● Material provided:
***

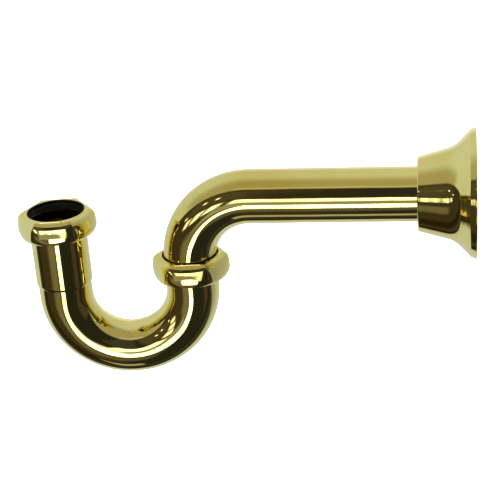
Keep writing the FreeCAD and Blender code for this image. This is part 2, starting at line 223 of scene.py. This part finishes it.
def black_rubber(name):
    """Matt moulded rubber with a dusty bloom."""
    clean, dusty = colour(0.012, 0.012, 0.013), colour(0.035, 0.034, 0.034)
    material = bpy.data.materials.new(name)
    nodes = Nodes(material)
    place = nodes.place()
    bloom = nodes.noise(place, 260.0, 4.0, 0.6)
    grain = nodes.noise(place, 3800.0, 2.0, 0.5)
    nodes.surface({
        "Base Color": nodes.mix(nodes.ramp(bloom, 0.4, 0.75), clean, dusty),
        "Roughness": nodes.ramp(bloom, 0.3, 0.8, 0.5, 0.72),
        "Normal": nodes.bump(0.3, 0.06 * MM, grain),
        "Specular IOR Level": 0.25,
    })
    return material


# ---------------------------------------------------------------- outlines
def arc_points(start, end, bend, count=24):
    """Points after start up to end on an arc of radius bend, centre on the left if positive."""
    start, end = np.array(start, float), np.array(end, float)
    chord = end - start
    length = np.hypot(*chord)
    left = np.array((-chord[1], chord[0])) / length
    rise = math.sqrt(max(bend**2 - length**2 / 4, 0.0)) * math.copysign(1, bend)
    centre = (start + end) / 2 + left * rise
    first, last = (math.atan2(*(point - centre)[::-1]) for point in (start, end))
    sweep = (last - first) % (2 * math.pi)
    if bend < 0:
        sweep -= 2 * math.pi
    angles = first + sweep * np.linspace(0, 1, count + 1)[1:]
    return [centre + abs(bend) * np.array((math.cos(a), math.sin(a))) for a in angles]


def simplified(points, tolerance):
    """The points of an open run that matter at that tolerance."""
    keep = np.zeros(len(points), bool)
    keep[[0, -1]] = True
    stack = [(0, len(points) - 1)]
    while stack:
        low, high = stack.pop()
        if high - low < 2:
            continue
        chord = points[high] - points[low]
        offsets = points[low + 1 : high] - points[low]
        length = np.hypot(*chord)
        if length > 0:
            distances = np.abs(offsets[:, 0] * chord[1] - offsets[:, 1] * chord[0]) / length
        else:
            distances = np.hypot(*offsets.T)
        worst = int(distances.argmax())
        if distances[worst] > tolerance:
            middle = low + 1 + worst
            keep[middle] = True
            stack += [(low, middle), (middle, high)]
    return points[keep]


def blurred(loop, rounding):
    """Evenly spaced points round a closed loop, smoothed so that its corners are rounded."""
    travelled = np.concatenate(([0], np.cumsum(np.hypot(*np.diff(loop, axis=0).T))))
    count = int(travelled[-1] / (rounding / 3))
    places = np.linspace(0, travelled[-1], count, endpoint=False)
    dense = np.stack([np.interp(places, travelled, loop[:, k]) for k in (0, 1)], axis=1)
    spread = rounding / 2 / (travelled[-1] / count)
    steps = np.arange(count)
    kernel = np.exp(-0.5 * (np.minimum(steps, count - steps) / spread) ** 2)
    kernel /= kernel.sum()
    turned = np.fft.rfft(kernel)[:, None]
    return np.fft.irfft(np.fft.rfft(dense, axis=0) * turned, count, axis=0)


def outline(corners, longest, rounding=EDGE_ROUND, fine=None):
    """A closed outline of (radius, along) points through the corners, its sharp edges broken.

    A corner is (radius, along) or (radius, along, bend). longest is the longest step between
    points; fine is (low, high, step) for a stretch of along that needs a shorter one.
    """
    points = []
    for index, corner in enumerate(corners):
        if len(corner) > 2:
            points += arc_points(corners[index - 1][:2], corner[:2], corner[2])
        else:
            points.append(np.array(corner[:2], float))
    dense = blurred(np.array(points + points[:1]), rounding)
    kept = simplified(np.vstack((dense, dense[:1])), 0.004 * MM)
    result = []
    for start, end in zip(kept[:-1], kept[1:]):
        step = longest
        middle = (start[1] + end[1]) / 2
        if fine and fine[0] < middle < fine[1]:
            step = fine[2]
        pieces = max(1, math.ceil(np.hypot(*(end - start)) / step))
        result += [start + (end - start) * k / pieces for k in range(pieces)]
    return np.array(result)


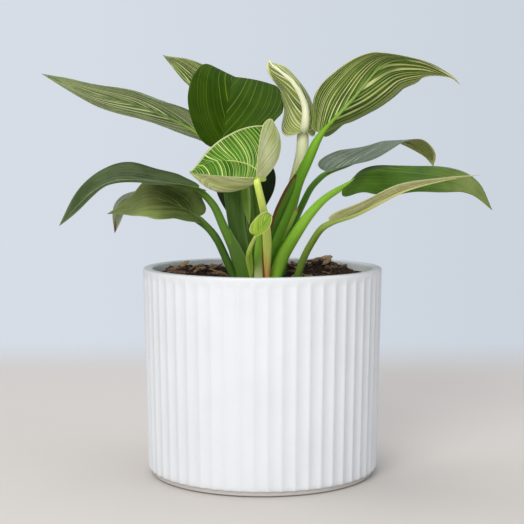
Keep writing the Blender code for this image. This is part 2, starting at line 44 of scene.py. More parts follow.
class Signal:
    def __init__(self, finish, socket):
        self.finish, self.socket = finish, socket

    def math(self, operation, *terms):
        return self.finish.node("Math", {"operation": operation}, dict(enumerate(terms)))

    def __add__(self, other):
        return self.math("ADD", self, other)

    def __sub__(self, other):
        return self.math("SUBTRACT", self, other)

    def __rsub__(self, other):
        return self.math("SUBTRACT", other, self)

    def __mul__(self, other):
        return self.math("MULTIPLY", self, other)

    def __truediv__(self, other):
        return self.math("DIVIDE", self, other)

    def __abs__(self):
        return self.math("ABSOLUTE", self)

    __radd__ = __add__
    __rmul__ = __mul__

    def whole(self):
        return self.math("FLOOR", self)

    def step(self, low, high):  # soft step from 0 at low to 1 at high
        settings = {"interpolation_type": "SMOOTHSTEP"}
        return self.finish.node("MapRange", settings, {"Value": self, "From Min": low, "From Max": high})


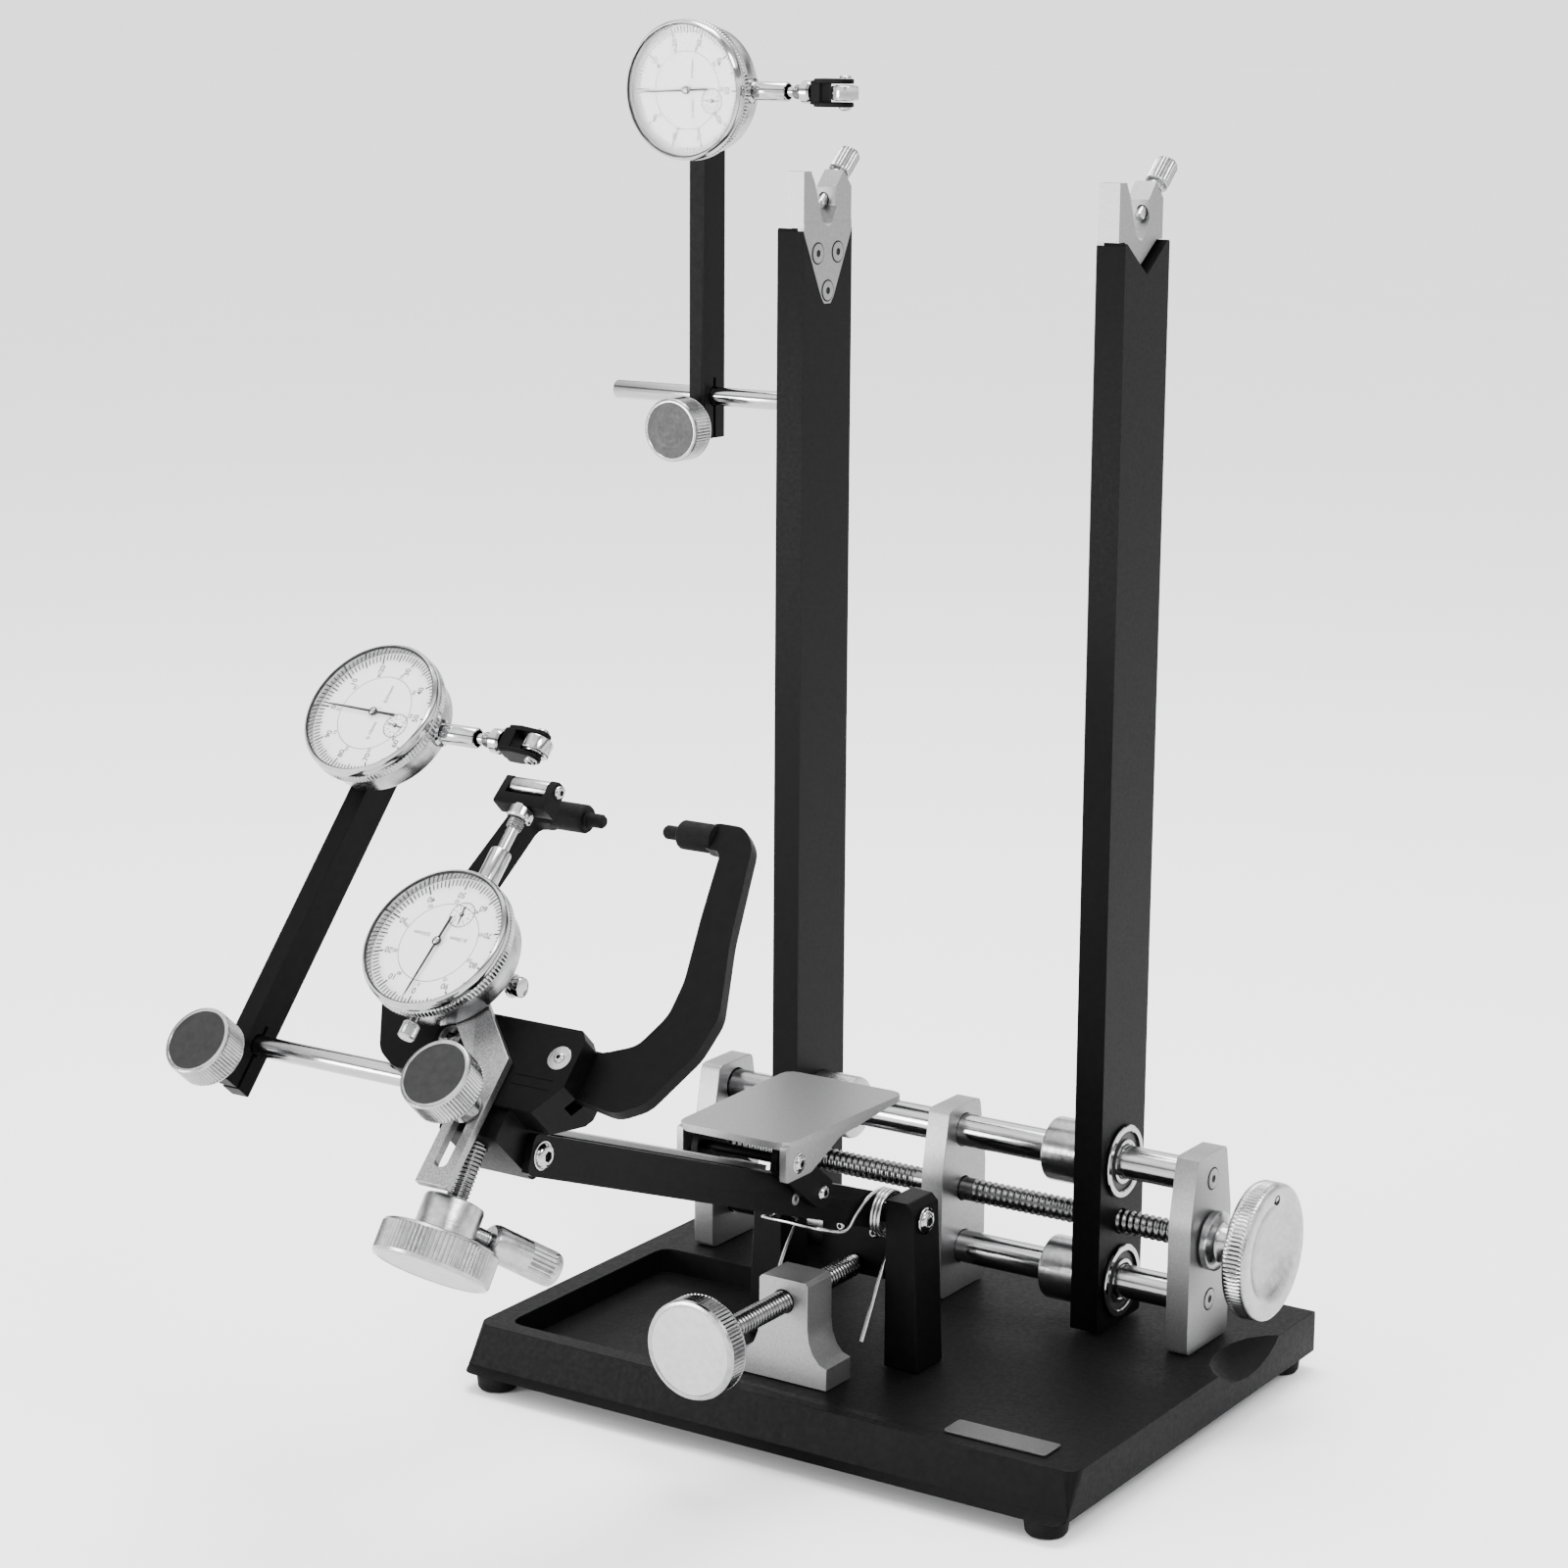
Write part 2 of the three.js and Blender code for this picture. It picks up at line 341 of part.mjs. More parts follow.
// ---------- dial indicators: frame x along the stem, z out of the face ----------
function dial(tag, frame, hand, wide, back) {
  const R = DIAL.r, rim = DIAL.rim, at = [0, 0, 0], mid = -13.3;
  const reach = wide ? 58.5 : 52;
  const caseBody = join(turned([[0, -DIAL.depth], [DIAL.caseR - 1, -DIAL.depth], [DIAL.caseR, -DIAL.depth + 1],
    [DIAL.caseR, -rim - GAP], [0, -rim - GAP]], 'z', at, 28),
  rod(4, 24, DIAL.stem, 'x', [0, 0, mid], 16),
  back ? rod(19, -DIAL.depth - 2.9, -DIAL.depth + 0.5, 'z', at, 24) : rod(4.5, -29.5, -24, 'x', [0, 0, mid], 12));
  add(`${tag}_case`, cut(caseBody, rod(2.1 + GAP, 8, DIAL.stem + 1, 'x', [0, 0, mid], 12),
    rod(1.2 + GAP, -10.5, 0, 'z', at, 10)), 'silver', frame);
  add(`${tag}_bezel`, turned([[1.2 + GAP, -rim], [R - 1, -rim], [R, -rim + 1], [R, -1.4], [R - 1.2, 0], [R - 2.4, 0],
    [R - 3.6, -1.6], [R - 3.6, -4.5], [1.2 + GAP, -4.5], [1.2 + GAP, -rim]], 'z', at, 28), 'face', frame);
  const pointer = join(rod(1.2, -10, -3, 'z', at, 10), rod(2, -3.8, -2.6, 'z', at, 12),
    toManifold(new THREE.ExtrudeGeometry(new THREE.Shape([[-8, -0.5], [21.5, -0.2], [21.5, 0.2], [-8, 0.5]]
      .map(([a, b]) => new THREE.Vector2(a, b))), { depth: 0.5, bevelEnabled: false })
      .translate(0, 0, -3.5).rotateZ(rad(hand))));
  add(`${tag}_hand`, pointer, 'dark', frame);
  const w = wide ? 11.5 : 6.4, half = wide ? 8.2 : 3.2, rr = wide ? 3.6 : 5.6, cx = DIAL.roller;
  const prong = rounded([[reach + 4, -4.2], [cx + (wide ? 3 : 2), -3.2], [cx + 3.4, 0], [cx + (wide ? 3 : 2), 3.2],
    [reach + 4, 4.2]], 1, 2);
  const forkBody = cut(plate(prong, 'xz', -w, w), box(cx - rr - 1, cx + 20, -half - GAP, half + GAP, -10, 10));
  const plunger = join(turned([[0, 18], [2.1, 18], [2.1, reach - 0.5], [4, reach], [4.3, reach + 4.5], [0, reach + 4.5]],
    'x', at, 16), forkBody);
  add(`${tag}_plunger`, join(plunger, rod(1.2, -half - 1, half + 1, 'y', [cx, 0, 0], 10)), 'dark',
    frame.clone().multiply(new THREE.Matrix4().makeTranslation(0, 0, mid)));
  add(`${tag}_roller`, tube(1.2 + GAP, rr, -half, half, 'y', [cx, 0, 0], 16), 'steel',
    frame.clone().multiply(new THREE.Matrix4().makeTranslation(0, 0, mid)));
}
dial('dial_1', frameOf([-122, -29.5, 505], [1, 0, 0], [0, 0, 1], [0, -1, 0]), 183, false, true);
const dial2Frame = tiltX([-117.8, ROD2.y, ROD2.z], BAR2_TILT)
  .multiply(new THREE.Matrix4().makeTranslation(0, 131, 29.5));
dial('dial_2', dial2Frame, 178, false, true);
const dial3Frame = headFrame.clone().multiply(new THREE.Matrix4().makeTranslation(-32.9, 26.4, 35))
  .multiply(new THREE.Matrix4().makeRotationZ(Math.PI / 2));
dial('dial_3', dial3Frame, 174, true, false);

export default group;
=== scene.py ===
import math
import bpy
import bmesh
from mathutils import Matrix, Vector


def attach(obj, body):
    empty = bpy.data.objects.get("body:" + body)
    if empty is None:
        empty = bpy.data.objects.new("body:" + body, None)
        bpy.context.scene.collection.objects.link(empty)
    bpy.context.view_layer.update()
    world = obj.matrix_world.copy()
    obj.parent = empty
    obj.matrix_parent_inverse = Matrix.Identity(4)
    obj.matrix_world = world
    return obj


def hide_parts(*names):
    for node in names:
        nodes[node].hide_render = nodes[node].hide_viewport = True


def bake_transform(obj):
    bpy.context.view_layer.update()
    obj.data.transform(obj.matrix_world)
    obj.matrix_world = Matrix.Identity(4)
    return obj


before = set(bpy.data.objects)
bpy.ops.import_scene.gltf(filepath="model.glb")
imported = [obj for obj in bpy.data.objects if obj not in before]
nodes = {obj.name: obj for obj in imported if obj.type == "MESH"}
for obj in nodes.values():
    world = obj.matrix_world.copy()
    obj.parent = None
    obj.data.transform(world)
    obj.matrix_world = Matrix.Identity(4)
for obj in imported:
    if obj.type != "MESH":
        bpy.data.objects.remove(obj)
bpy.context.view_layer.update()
ORIGIN = Vector((12, 155, 26))
MM = 0.001
rad = math.radians

# ---------- driving sizes, in millimetres and degrees from the frame's datum ----------
ROD_LEVELS = (("upper", 71.7), ("lower", 19.7))
ROD_R = 7
SCREW_Z = 45.6
BLOCK_FACE_X = 122.4
FOOT_X, FOOT_Y = 131, (("front", -150), ("rear", 52))
PIVOT_Y, PIVOT_Z = -88.6, 62.7
ARM_LEAN = 20.4
HINGE_Y, HINGE_Z = -311.9, 146.0
HEAD_AT, HEAD_LEAN = (0, -304, 174.6), 46
PIVOT_X = 24.1
CARRIER_R = 4
CARRIER_1_Z = 376
CARRIER_2_Y, CARRIER_2_Z = -305.8, 161.9
BAR_2_LEAN = 48.8
THUMB_AT, THUMB_LEAN = (74.6, 3.8, 458.4), 48
BEZEL_R = 29.0
STEM_DEPTH, ROLLER_X = -13.3, 71.8
WIRE_R, COIL_R, COIL_TURNS = 0.85, 9.2, 3.33
DECK_CORNER_R, DECK_LIP_Z = 6, -14.5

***

Reproduce exactly the lines from the one containing "dial('dial_2', dial2Frame, 178, false, true);" through the one containing "rad = math.radians", inclusive, and nothing else.

dial('dial_2', dial2Frame, 178, false, true);
const dial3Frame = headFrame.clone().multiply(new THREE.Matrix4().makeTranslation(-32.9, 26.4, 35))
  .multiply(new THREE.Matrix4().makeRotationZ(Math.PI / 2));
dial('dial_3', dial3Frame, 174, true, false);

export default group;
=== scene.py ===
import math
import bpy
import bmesh
from mathutils import Matrix, Vector


def attach(obj, body):
    empty = bpy.data.objects.get("body:" + body)
    if empty is None:
        empty = bpy.data.objects.new("body:" + body, None)
        bpy.context.scene.collection.objects.link(empty)
    bpy.context.view_layer.update()
    world = obj.matrix_world.copy()
    obj.parent = empty
    obj.matrix_parent_inverse = Matrix.Identity(4)
    obj.matrix_world = world
    return obj


def hide_parts(*names):
    for node in names:
        nodes[node].hide_render = nodes[node].hide_viewport = True


def bake_transform(obj):
    bpy.context.view_layer.update()
    obj.data.transform(obj.matrix_world)
    obj.matrix_world = Matrix.Identity(4)
    return obj


before = set(bpy.data.objects)
bpy.ops.import_scene.gltf(filepath="model.glb")
imported = [obj for obj in bpy.data.objects if obj not in before]
nodes = {obj.name: obj for obj in imported if obj.type == "MESH"}
for obj in nodes.values():
    world = obj.matrix_world.copy()
    obj.parent = None
    obj.data.transform(world)
    obj.matrix_world = Matrix.Identity(4)
for obj in imported:
    if obj.type != "MESH":
        bpy.data.objects.remove(obj)
bpy.context.view_layer.update()
ORIGIN = Vector((12, 155, 26))
MM = 0.001
rad = math.radians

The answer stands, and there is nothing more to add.